§ **Short exercise**:
Every line from the line containing "Write part 3 of the three.js" through the final line of the data is to be printed exactly; no other line is to appear.

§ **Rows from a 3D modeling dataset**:
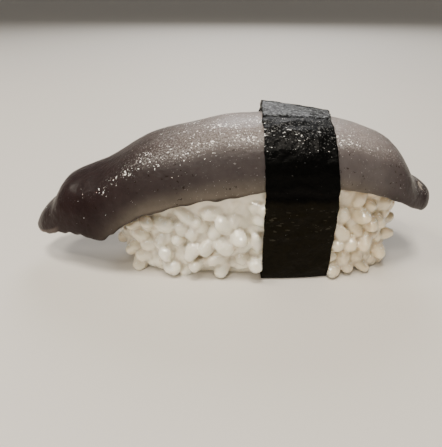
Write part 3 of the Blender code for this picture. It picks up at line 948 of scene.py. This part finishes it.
# %% Sockets of a Geometry Nodes tree
def new_tree(name, sockets):
    tree = bpy.data.node_groups.new(name, "GeometryNodeTree")
    geometry = "NodeSocketGeometry"
    tree.interface.new_socket("Geometry", in_out="INPUT", socket_type=geometry)
    tree.interface.new_socket("Geometry", in_out="OUTPUT", socket_type=geometry)
    for label, kind in sockets.items():
        tree.interface.new_socket(label, in_out="INPUT", socket_type="NodeSocket" + kind)
    return tree, node(tree, "NodeGroupInput").outputs


def run_tree(piece, tree, values):
    """Runs a tree on a piece with these named inputs, and keeps the plain mesh it makes."""
    modifier = piece.modifiers.new(tree.name, "NODES")
    modifier.node_group = tree
    for item in tree.interface.items_tree:
        if item.in_out == "INPUT" and item.name in values:
            modifier[item.identifier] = values[item.name]
    return settle(piece)


def random_vector(tree, low, high, seed):
    inputs = {0: low, 1: high, "Seed": seed}
    return node(tree, "FunctionNodeRandomValue", inputs, data_type="FLOAT_VECTOR").outputs[0]


def random_number(tree, low, high, seed):
    inputs = {2: low, 3: high, "Seed": seed}
    return node(tree, "FunctionNodeRandomValue", inputs, data_type="FLOAT").outputs[1]


# %% Shapes of other pieces, and the gap to them
def shape_of(tree, piece):
    return node(tree, "GeometryNodeObjectInfo", {"Object": piece}).outputs["Geometry"]


def gap_to(tree, shape):
    proximity = node(tree, "GeometryNodeProximity", {0: shape}, target_element="FACES")
    return proximity.outputs["Distance"]


# %% The tree that scatters the grains
DENSEST = 1 / (0.8 * MM) ** 2
SQUEEZE_GAP = (4.2 * MM, 1.5 * MM)
SQUEEZE_DEPTH = 1.3 * MM

sockets = {"Core": "Object", "Grains": "Collection", "Topping": "Object", "Spacing": "Float"}
sockets |= {"Deepest": "Float", "Highest": "Float", "Seed": "Int", "Material": "Material"}
tree, given = new_tree("rice_grains", sockets)


def sunk_points(seed, sink):
    """Points over the skin, moved in by a random depth and by sink, and their rotations."""
    inputs = {
        "Mesh": given["Geometry"],
        "Distance Min": given["Spacing"],
        "Density Max": DENSEST,
        "Seed": seed,
    }
    kind = "GeometryNodeDistributePointsOnFaces"
    spots = node(tree, kind, inputs, distribute_method="POISSON").outputs
    squeeze = ramp(tree, gap_to(tree, shape_of(tree, given["Topping"])), *SQUEEZE_GAP)
    depth = random_number(tree, given["Deepest"], given["Highest"], seed)
    depth = maths(tree, "SUBTRACT", depth, maths(tree, "MULTIPLY", squeeze, SQUEEZE_DEPTH))
    depth = maths(tree, "SUBTRACT", depth, sink)
    inputs = {0: spots["Normal"], "Scale": depth}
    shift = node(tree, "ShaderNodeVectorMath", inputs, operation="SCALE").outputs[0]
    inputs = {"Geometry": spots["Points"], "Offset": shift}
    return node(tree, "GeometryNodeSetPosition", inputs).outputs[0], spots["Rotation"]


# %% The same tree: a grain on each point
LEAN = (3.1, 1.3, 0)
SMALLEST, LARGEST = (0.86, 0.88, 0.88), (1.08, 1.08, 1.08)
UNDER_LAYER = 1.2 * MM
LEAN_SEED, SIZE_SEED, TONE_SEED = 50, 90, 7

inputs = {"Collection": given["Grains"], "Separate Children": True, "Reset Children": True}
kinds = node(tree, "GeometryNodeCollectionInfo", inputs).outputs[0]


def turned(rotation, most, seed):
    """The rotation turned further, by up to these angles either way."""
    angles = random_vector(tree, tuple(-a for a in most), most, seed)
    inputs = {"Rotation": rotation, "Rotate By": angles}
    return node(tree, "FunctionNodeRotateRotation", inputs, rotation_space="LOCAL").outputs[0]


def scattered(seed_shift, sink):
    """Grains over the skin, sunk by this much more than the random depth."""
    seed = maths(tree, "ADD", given["Seed"], seed_shift)
    placed, rotation = sunk_points(seed, sink)
    rotation = turned(rotation, (0, 0, math.pi), seed)
    rotation = turned(rotation, LEAN, maths(tree, "ADD", seed, LEAN_SEED))
    inputs = {
        "Points": placed,
        "Instance": kinds,
        "Pick Instance": True,
        "Rotation": rotation,
        "Scale": random_vector(tree, SMALLEST, LARGEST, maths(tree, "ADD", seed, SIZE_SEED)),
    }
    return node(tree, "GeometryNodeInstanceOnPoints", inputs).outputs[0]


# %% The same tree: both layers, each grain's tone, and the core
both = node(tree, "GeometryNodeJoinGeometry")
for layer in (scattered(1, UNDER_LAYER), scattered(0, 0.0)):
    tree.links.new(layer, both.inputs[0])
tone = random_number(tree, 0.0, 1.0, TONE_SEED)
inputs = {"Geometry": both.outputs[0], "Name": "tone", "Value": tone}
options = {"data_type": "FLOAT", "domain": "INSTANCE"}
toned = node(tree, "GeometryNodeStoreNamedAttribute", inputs, **options).outputs[0]
real = node(tree, "GeometryNodeRealizeInstances", {"Geometry": toned}).outputs[0]
whole = node(tree, "GeometryNodeJoinGeometry")
for layer in (shape_of(tree, given["Core"]), real):
    tree.links.new(layer, whole.inputs[0])
finished = node(tree, "GeometryNodeSetMaterial", {0: whole.outputs[0], 2: given["Material"]})
node(tree, "NodeGroupOutput", {0: finished.outputs[0]})
scatter_tree = tree
print("scattering tree:", len(tree.nodes), "nodes")

# %% The tree that presses the rice
PRESS_GAP = 0.06 * MM
GROOVE = 0.95 * MM
TABLE_GAP = 0.02 * MM
RAY_LENGTH = 100 * MM

sockets = dict.fromkeys(("Heap", "Core", "Topping", "Nori"), "Object")
tree, given = new_tree("pressed_rice", {**sockets, "Material": "Material"})


def vector(x, y, z):
    return node(tree, "ShaderNodeCombineXYZ", {0: x, 1: y, 2: z}).outputs[0]


def parts(value):
    return node(tree, "ShaderNodeSeparateXYZ", {0: value}).outputs


def chosen(condition, otherwise, when):
    inputs = {"Switch": condition, "False": otherwise, "True": when}
    return node(tree, "GeometryNodeSwitch", inputs, input_type="FLOAT").outputs[0]


def cast(target, start, direction):
    inputs = {
        "Target Geometry": target,
        "Source Position": start,
        "Ray Direction": direction,
        "Ray Length": RAY_LENGTH,
    }
    ray = node(tree, "GeometryNodeRaycast", inputs)
    return ray.outputs["Is Hit"], parts(ray.outputs["Hit Position"])


# %% The same tree: rays up to the topping, and out to the nori
RAYS_UP_FROM = -10 * MM
RAYS_OUT_FROM = 1.5 * MM
UPWARD = (0, 0, 1)

x, y, z = parts(node(tree, "GeometryNodeInputPosition").outputs[0])
covered, ceiling = cast(shape_of(tree, given["Topping"]), vector(x, y, RAYS_UP_FROM), UPWARD)
ceiling = maths(tree, "SUBTRACT", ceiling[2], PRESS_GAP)
low_enough = chosen(covered, z, maths(tree, "MINIMUM", z, ceiling))
side = maths(tree, "SIGN", y)
start = vector(x, 0.0, maths(tree, "MAXIMUM", low_enough, RAYS_OUT_FROM))
banded, wall = cast(shape_of(tree, given["Nori"]), start, vector(0.0, side, 0.0))
wall = maths(tree, "SUBTRACT", maths(tree, "ABSOLUTE", wall[1]), PRESS_GAP)
squeezed = maths(tree, "MINIMUM", maths(tree, "ABSOLUTE", y), wall)
narrow_enough = chosen(banded, y, maths(tree, "MULTIPLY", side, squeezed))
lowest = chosen(banded, TABLE_GAP, GROOVE)
moved = vector(x, narrow_enough, maths(tree, "MAXIMUM", low_enough, lowest))
fitted = node(tree, "GeometryNodeSetPosition", {0: given["Geometry"], 2: moved}).outputs[0]

# %% The same tree: each grain's tone, the damp and shaded edge, and what is sunk, as masks for painted shade
DAMP_AND_SHADE_GAP = (5 * MM, 0.5 * MM)
CLEFT_SHADE_GAP = (1.5 * MM, 0.2 * MM)


def kept(geometry, name, value):
    inputs = {0: geometry, "Name": name, "Value": value}
    return node(tree, "GeometryNodeStoreNamedAttribute", inputs, domain="POINT").outputs[0]


grain_tone = node(tree, "GeometryNodeInputNamedAttribute", {"Name": "tone"}).outputs[0]
inputs = {0: shape_of(tree, given["Heap"]), 1: grain_tone}
nearest = node(tree, "GeometryNodeSampleNearestSurface", inputs).outputs[0]
toned = kept(fitted, "tone", nearest)
to_slab = gap_to(tree, shape_of(tree, given["Topping"]))
# Near the topping the rice is damp and in its shade: its colour there is partly painted shade.
damp = kept(toned, "damp", ramp(tree, to_slab, *DAMP_AND_SHADE_GAP))
to_core = gap_to(tree, shape_of(tree, given["Core"]))
# Points near the core, in the clefts, are marked for painted shade.
sunk = kept(damp, "sunk", ramp(tree, to_core, *CLEFT_SHADE_GAP))
smooth = node(tree, "GeometryNodeSetShadeSmooth", {0: sunk}).outputs[0]
finished = node(tree, "GeometryNodeSetMaterial", {0: smooth, 2: given["Material"]})
node(tree, "NodeGroupOutput", {0: finished.outputs[0]})
press_tree = tree
print("pressing tree:", len(tree.nodes), "nodes")


# %% [markdown]
# ## The look of the rice
#
# A cooked grain is translucent, so its edges glow and its neighbours tint it. The squeezed layer
# is damp, lets the topping through and lies in its shade, so its beige is partly its own and
# partly painted shade. The clefts between the grains are darkened with painted shade, the ends
# get painted shade and warm painted bounce light, each grain has a tone of its own, and all of
# this is stored as attributes. A wet film is a clear coat of a high index, and it catches the
# small lamp in sharp points. Pale scraps on the tops that face up are painted glints.

# %% Colour of the rice
RICE_WHITE = (0.92, 0.88, 0.755, 1)
RICE_CLEAR = (0.77, 0.725, 0.61, 1)
RICE_CLEFT_SHADE = (0.60, 0.535, 0.41, 1)
RICE_DAMP_AND_SHADE = (0.88, 0.80, 0.66, 1)
RICE_GLINT = (0.99, 0.97, 0.93, 1)
RICE_ENDS_SHADE = (0.89, 0.80, 0.66, 1)
SHADED_ENDS = (14 * MM, 30 * MM)
CLEFT_SHADE_SHARE = 0.7
CONTRAST, CONTRAST_LOST = 0.75, 0.35
GLINTS = (0.50 * MM, 0.80, 0.55, 0.85)

rice_look, tree, shader = new_material(
    "cooked_rice",
    Roughness=0.32,
    IOR=1.38,
    Subsurface_Weight=0.5,
    Subsurface_Radius=(1.0, 0.85, 0.65),
    Subsurface_Scale=2.0 * MM,
    Coat_Weight=1.0,
    Coat_Roughness=0.10,
    Coat_IOR=2.1,
)
place = node(tree, "ShaderNodeTexCoord").outputs["Object"]
x = node(tree, "ShaderNodeSeparateXYZ", {0: place}).outputs[0]
# Towards the ends: painted shade and painted warm bounce light, with softer painted cleft shade.
ends = ramp(tree, maths(tree, "ABSOLUTE", x), *SHADED_ENDS)
contrast = maths(tree, "SUBTRACT", CONTRAST, maths(tree, "MULTIPLY", ends, CONTRAST_LOST))
# Painted shade in the clefts between the grains.
sunk = maths(tree, "MULTIPLY", attribute(tree, "sunk"), CLEFT_SHADE_SHARE)
sunk = maths(tree, "MAXIMUM", sunk, attribute(tree, "hollow"))
colour = mixed(tree, attribute(tree, "tone"), RICE_WHITE, RICE_CLEAR)
colour = tinted(tree, colour, sunk, contrast, RICE_CLEFT_SHADE)
# Damp colour under the topping, partly painted shade.
colour = mixed(tree, attribute(tree, "damp"), colour, RICE_DAMP_AND_SHADE)
colour = mixed(tree, ends, colour, RICE_ENDS_SHADE, "MULTIPLY")
# Pale scraps on the tops are painted glints.
colour = speckled(tree, colour, place, attribute(tree, "glint"), GLINTS, RICE_GLINT)
tree.links.new(colour, shader.inputs["Base Color"])

# %% Bumps and beads of moisture on the rice
GRAIN_BUMP = (0.9 * MM, 0.06 * MM)
BEAD_BUMP = (0.6 * MM, 0.11 * MM)

soft = bumped(tree, noise_texture(tree, place, GRAIN_BUMP[0]), GRAIN_BUMP[1])
tree.links.new(soft, shader.inputs["Normal"])
beads = bumped(tree, noise_texture(tree, place, BEAD_BUMP[0]), BEAD_BUMP[1], soft)
tree.links.new(beads, shader.inputs["Coat Normal"])
print("look of the rice:", len(tree.nodes), "nodes")


# %% [markdown]
# ## The rice, made with those trees
#
# Separate grains would leave hard seams where they cross. A voxel remesh fuses them into one
# skin, a smoothing pass softens it, and thinning it out brings its triangles down. Shallow dents
# keep the grains from looking moulded. How far a point lies below its neighbours says where the
# clefts are, which get painted shade, and the tops that face the light get painted glints.

# %% Scatter the grains
heap = skin
heap.name = "grain_heap"
run_tree(
    heap,
    scatter_tree,
    {
        "Core": core,
        "Grains": grains,
        "Topping": topping,
        "Spacing": 3.1 * MM,
        "Deepest": -1.9 * MM,
        "Highest": 0.0,
        "Seed": 4,
        "Material": rice_look,
    },
)
print("loose grains:", triangles(heap), "triangles")

# %% How hollow a surface is
HOLLOW_ROUNDS = 8
HOLLOW_RANGE = (0.01 * MM, 0.14 * MM)


def hollowness(piece):
    """How far each point lies below its neighbourhood: above 0 in a cleft, below on a bulge."""
    points = points_of(piece)
    level = neighbourhood(piece, points, HOLLOW_ROUNDS)
    return np.sum((level - points) * normals_of(piece), axis=1)


# %% Fuse them
FUSE_VOXEL = 0.27 * MM
SOFTEN_SHARE = 0.5
SOFTEN_ROUNDS = 1
KEPT_SHARE = 0.62

rice = bpy.data.objects.new("rice", heap.data.copy())
bpy.context.scene.collection.objects.link(rice)
fuse = rice.modifiers.new("fuse", "REMESH")
fuse.mode = "VOXEL"
fuse.voxel_size = FUSE_VOXEL
soften = rice.modifiers.new("soften", "SMOOTH")
soften.factor = SOFTEN_SHARE
soften.iterations = SOFTEN_ROUNDS
rice.modifiers.new("thin_out", "DECIMATE").ratio = KEPT_SHARE
settle(rice)
print("faulty faces taken out:", rice.data.validate())

# %% Dent the grains, and press them under the topping and the nori
DENT = (1.7 * MM, 0.26 * MM)
FINE_DENT = (0.8 * MM, 0.07 * MM)
GLINT_FACING = (0.0, 0.8)

points = points_of(rice)
dents = noise_relief(points, DENT, 12) + noise_relief(points, FINE_DENT, 13)
move_points(rice, points + normals_of(rice) * dents[:, None])
pressing = {"Heap": heap, "Core": core, "Topping": topping, "Nori": nori}
run_tree(rice, press_tree, {**pressing, "Material": rice_look})
hollow = hollowness(rice)
print("hollows, in mm:", [round(v / MM, 3) for v in np.percentile(hollow, (5, 50, 75, 95))])
# A mask for painted shade in the clefts.
hollow = step(*HOLLOW_RANGE, hollow)
add_attribute(rice, "hollow", hollow)
# Tops that face up, outside the clefts, get painted glints.
facing_up = step(*GLINT_FACING, normals_of(rice)[:, 2])
add_attribute(rice, "glint", facing_up * (1 - hollow))

# %% Clear away the helpers, and give the rice its place in the frame
for helper in [heap, core, *grains.objects]:
    bpy.data.objects.remove(helper)
bpy.data.collections.remove(grains)
print("rice:", triangles(rice), "triangles")
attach(rice, "root")
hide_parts("rice_block")
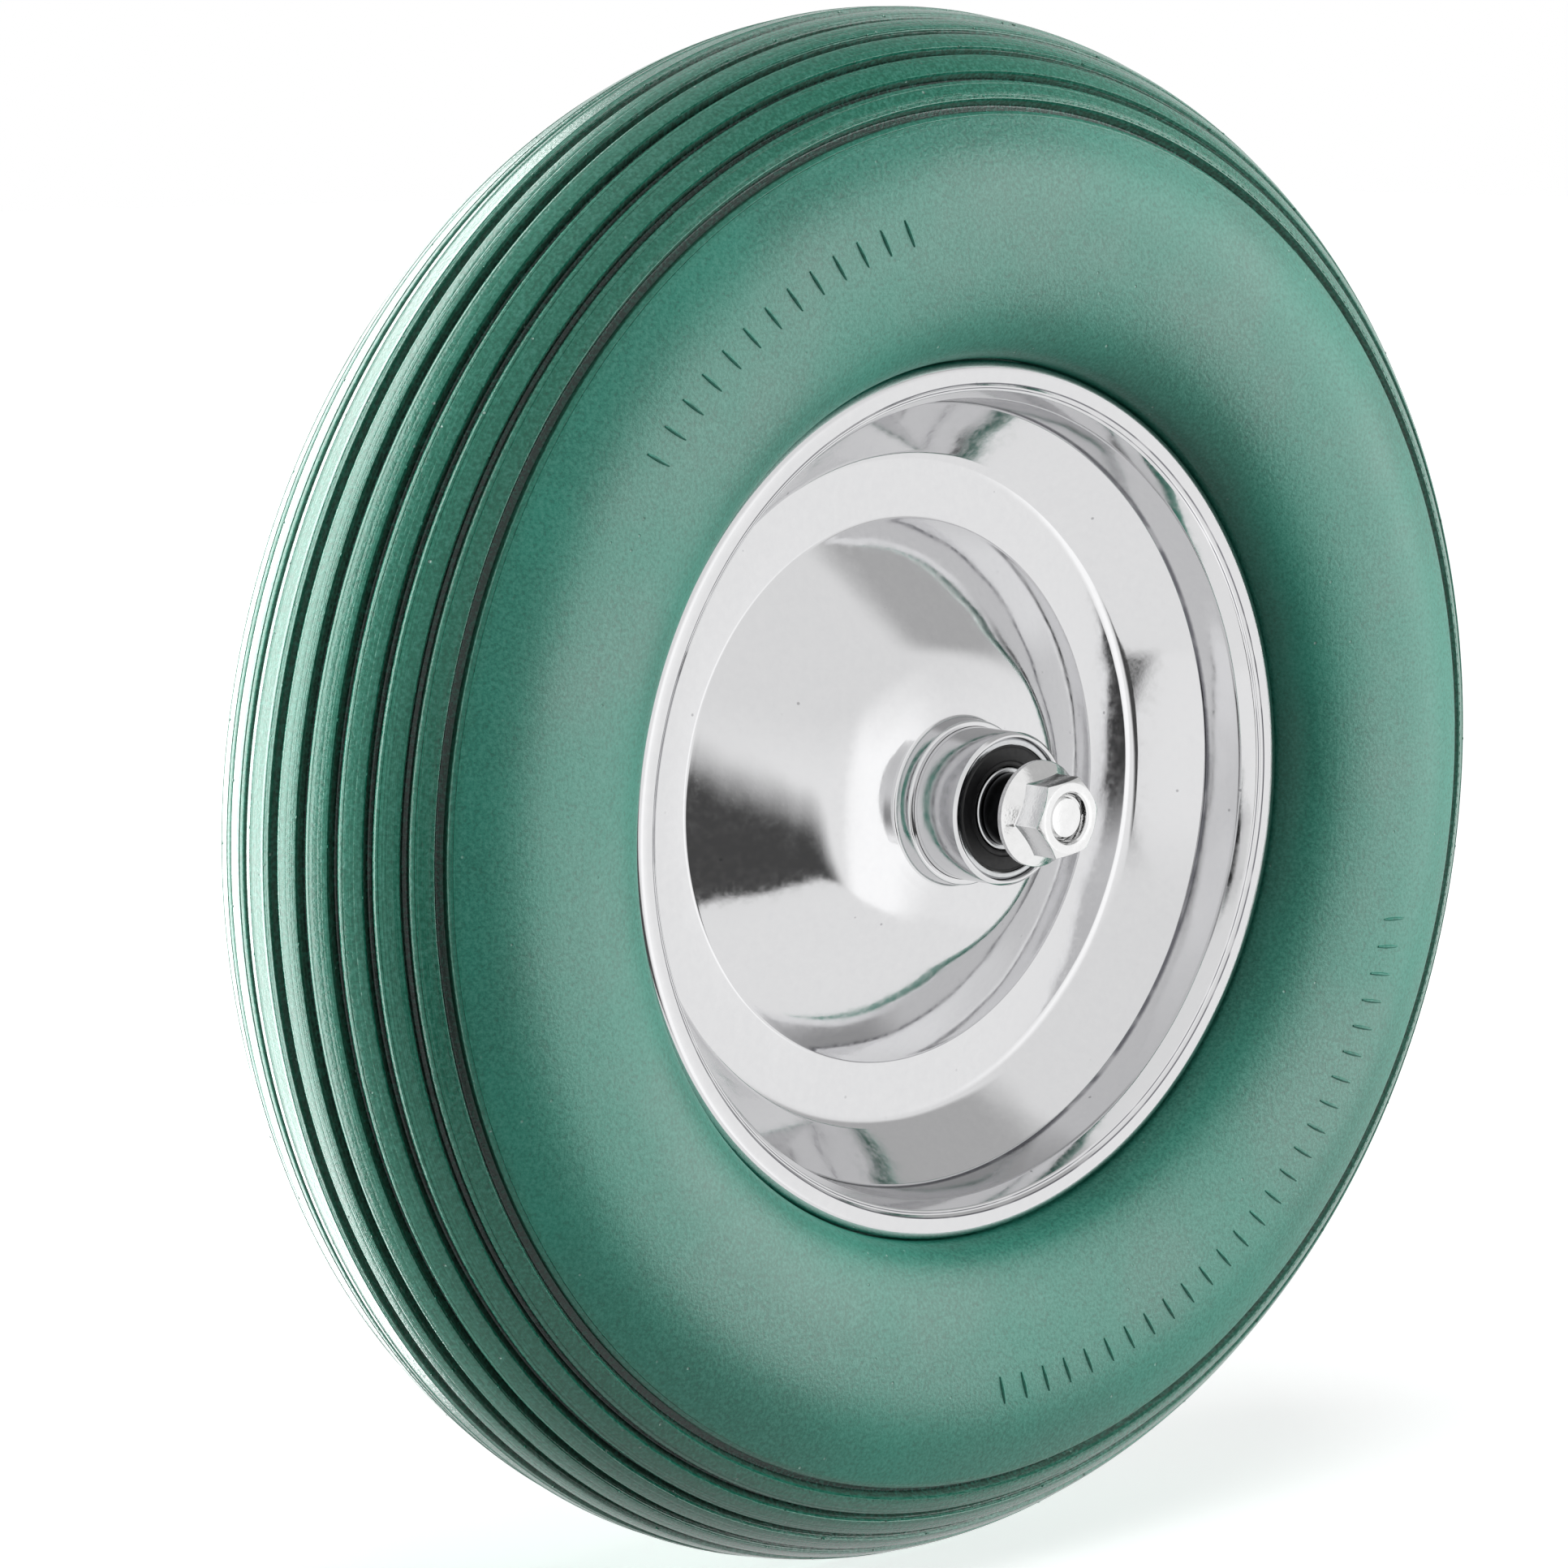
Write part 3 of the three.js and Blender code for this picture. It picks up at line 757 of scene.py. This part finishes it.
turn = calc(round_row, "MULTIPLY", calc(round_row, "ADD", turn, scatter), -1.0)
facing_out = place(round_row, "ShaderNodeCombineXYZ", {"Y": turn}).outputs[0]
facing_out = place(round_row, "FunctionNodeEulerToRotation", {0: facing_out}).outputs[0]
sizes = place(round_row, "ShaderNodeCombineXYZ", {"X": 1.0, "Y": 1.0, "Z": stretch}).outputs[0]
spots = place(round_row, "GeometryNodePoints", {"Count": given["Count"]}).outputs[0]
copies = place(
    round_row,
    "GeometryNodeInstanceOnPoints",
    {"Points": spots, "Instance": given["Mesh"], "Rotation": facing_out, "Scale": sizes},
).outputs[0]
end_tree(round_row, copies, given["Finish"])


def net_to_mesh(name, net):
    """Turns a bmesh into a mesh and frees it."""
    mesh = bpy.data.meshes.new(name)
    net.to_mesh(mesh)
    net.free()
    return mesh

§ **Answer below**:
Write part 3 of the three.js and Blender code for this picture. It picks up at line 757 of scene.py. This part finishes it.
turn = calc(round_row, "MULTIPLY", calc(round_row, "ADD", turn, scatter), -1.0)
facing_out = place(round_row, "ShaderNodeCombineXYZ", {"Y": turn}).outputs[0]
facing_out = place(round_row, "FunctionNodeEulerToRotation", {0: facing_out}).outputs[0]
sizes = place(round_row, "ShaderNodeCombineXYZ", {"X": 1.0, "Y": 1.0, "Z": stretch}).outputs[0]
spots = place(round_row, "GeometryNodePoints", {"Count": given["Count"]}).outputs[0]
copies = place(
    round_row,
    "GeometryNodeInstanceOnPoints",
    {"Points": spots, "Instance": given["Mesh"], "Rotation": facing_out, "Scale": sizes},
).outputs[0]
end_tree(round_row, copies, given["Finish"])


def net_to_mesh(name, net):
    """Turns a bmesh into a mesh and frees it."""
    mesh = bpy.data.meshes.new(name)
    net.to_mesh(mesh)
    net.free()
    return mesh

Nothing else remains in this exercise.